Publish Date: 
Thursday, August 6, 2015 - 11:00am

The final environmental impact statement on the All Aboard Florida project, released Tuesday by the Federal Railroad Administration, is everything I expected it to be: a whitewash of the facts, a minimization of impacts to our region, and a rubber-stamping of the project.

In short, the report is a JOKE.

The entire process has been a CHARADE.

The system has failed Treasure Coast residents opposed to All Aboard Florida. The only real hope, at this point, to stop the Miami-to-Orlando rail project lies with the marketplace:

Will All Aboard Florida find buyers for its $1.75 billion of tax-exempt bonds? On Wednesday, the Florida Development Finance Corp. — the quasi-governmental agency charged with deciding whether the rail company can sell the bonds — gave unanimous approval to the sale at the end of an eight-hour meeting in Orlando.

Will the rail company recruit enough passengers to become financially viable?

Treasure Coast residents fought a valiant battle. There were more than 15,400 comments in response to the draft environmental impact statement, which was released in September 2014. Almost two-thirds of the comments — 9,500 — were in opposition and “most came from individuals ... living, working or having property interests in the project study area, particularly residents of Martin, St. Lucie and Indian River counties,” according to the report.

We fought a good fight. However, the outcome now lies with forces beyond our power to influence. Truth be told, we never had much power to influence this project.

It’s difficult to read the final environmental impact statement without getting angry. Some statements make your blood boil. Here’s one: “The project would have an overall beneficial effect on public health, safety and security to the rail corridor.”

Who in their right mind believes 32 daily passenger trains, traveling at points in excess of 100 mph, will have an overall beneficial effect on public health, safety and security?

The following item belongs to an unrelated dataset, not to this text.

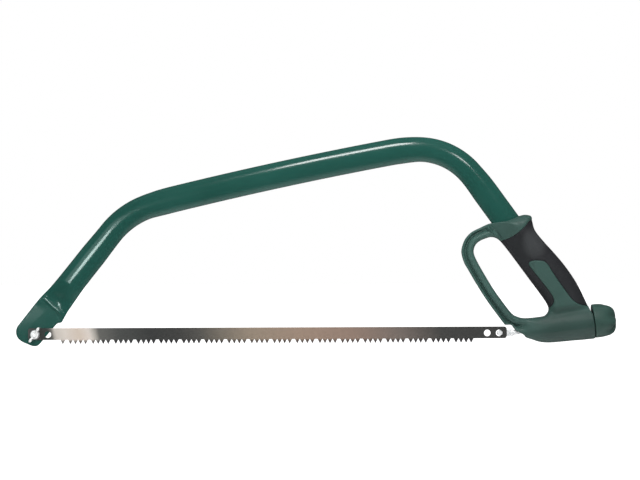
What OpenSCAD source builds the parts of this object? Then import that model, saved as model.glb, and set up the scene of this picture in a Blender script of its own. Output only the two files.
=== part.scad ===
// Bow saw with an oval-tube bow, a replaceable 530 mm blade, a screw
// tensioner and a two-component handle with a knuckle guard.
// Units are millimetres, +Z is up, +X runs from the nose to the handle and
// the blade lies on the -Y side. The origin is the middle of the hand grip.

/* [Frame tube] */
// Width of the oval tube, seen from the side
tube_w = 30; // [29:0.5:31]
// Thickness of the oval tube, across the saw
tube_t = 16; // [15:0.5:17]
// Wall of the tube
tube_wall = 1.4; // [1.0:0.1:1.6]
// Thickness of the pressed-flat nose (two walls)
nose_t = 2.8; // [2.4:0.1:3.2]

/* [Blade] */
// Distance between the two working holes of the blade
blade_holes = 530; // [529.9:0.05:530.1]
// Height of the blade body above the tooth roots
blade_h = 13.2; // [12:0.1:13.8]
// Blade thickness
blade_t = 0.9; // [0.7:0.1:1.0]
// Diameter of the four holes
blade_hole_d = 7.6; // [7.6:0.1:7.8]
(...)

Potential impacts to our region are identified — then dismissed as inconsequential. For example, with respect to vehicle traffic, the report states: “The (north-south) corridor would result in some degradation in levels of service at the grade crossings and intersections studied. ... With just three trains crossings per hour, the majority of each hour of operation would not be affected by the introduction of passenger train service.”

Other impacts deemed significant in the report will be mitigated by All Aboard Florida.

“The movable bridges (St. Lucie River and the Loxahatchee River) would be closed more frequently to accommodate the increased number of trains,” the report states.

No problem.

“(All Aboard Florida) is proposing to mitigate for this increased closure time by implementing new measures to notify mariners ... and to make closure times more predictable. These mitigation measures will reduce delays and help to reduce queue lengths and times.”

And so it goes.

It’s almost as if All Aboard Florida had a hand in the creation of the final report.

Oh wait. It did.

The report says All Aboard Florida selected and paid “a qualified consultant approved by (the Federal Railroad Administration) to assist (the agency) in preparing the environmental impact statement.”

The final report and decision by the finance board constitute a double blow for train opponents, who held out hope one or both would create an insurmountable obstacle for All Aboard Florida.

But no obstacles materialized.

Legal challenges by Indian River and Martin counties, which earmarked $4.1 million to fight All Aboard Florida, have proved disappointing and, to date, inconsequential.

The marketplace now will decide the fate of All Aboard Florida.

Hopefully, train opponents will get better results than we did from an intransigent government bureaucracy seemingly bent on facilitating the completion of this project.